24/02/2013
Sunday morning religious news and current affairs. As Pope Benedict XVI enters the final week of his papacy, we ask Vatican expert Robert Mickens what his final week will entail.
As Pope Benedict XVI enters the final week of his papacy we ask Vatican expert Robert Mickens what his final week will entail.
85 people were killed in last weekend's attack on Shia Muslims in the Pakistani city of Quetta following an even bloodier attack on a snooker hall there last month. Shahed Sadullah is a Pakistani journalist who tells us just what problems are facing the Shia community in Pakistan and what can be done.
Bob Walker reports from Todmorden where a hymn book written by the Chartist movement has recently been discovered in the local library and is thought to be the only copy that has survived. Two recent reports have provided striking insights into the way the churches are now engaged in the provision of welfare. More than half the Church of England's parishes provide some form of social service and church members are giving more time and money in this area. Edward speaks to Tim Stevens, the Bishop of Leicester, who has expressed his concerns regarding the amount of support the church is providing.

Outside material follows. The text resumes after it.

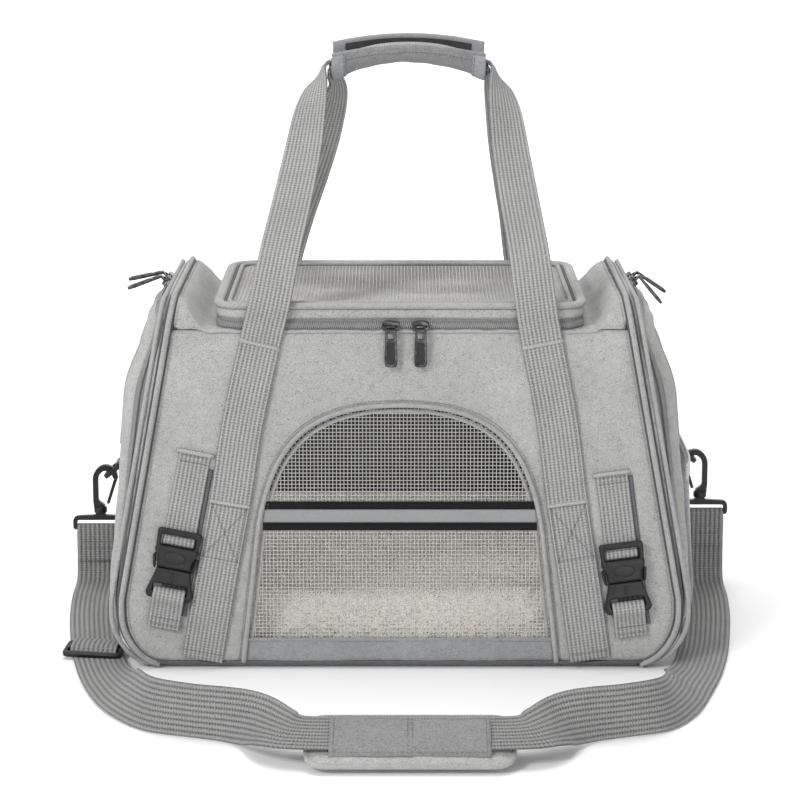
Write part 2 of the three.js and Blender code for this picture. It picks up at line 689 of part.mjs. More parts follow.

The new Archbishop of Canterbury, Justin Welby, has made his first appointment. Canon David Porter from Coventry Cathedral will be the Director of Reconciliation at Lambeth Palace. He tells Edward what his new role will involve.
Ever since the Roman Catholic hierarchy was re-established in England in the mid nineteenth century successive archbishops of Westminster have been made cardinals. But Pope Benedict hasn't yet given the current archbishop, Vincent Nichols, his red hat, so there will be no one from the Church in England and Wales voting in next month's conclave. Trevor Barnes reports on the complex relationship which has existed between the Vatican and the Catholic Church here and ever since the Reformation.
A group of prominent Catholics wrote a letter to the Independent newspaper this past week calling for "a more democratic process of electing key office holders" including bishops and cardinals. They want a pope who would, "redress the present imbalance in the exercise of authority in the Catholic Church". John Sullivan, professor of Christian Education at Liverpool Hope University and Father Alexander Lucie-Smith who writes for The Catholic Herald newspaper join Edward.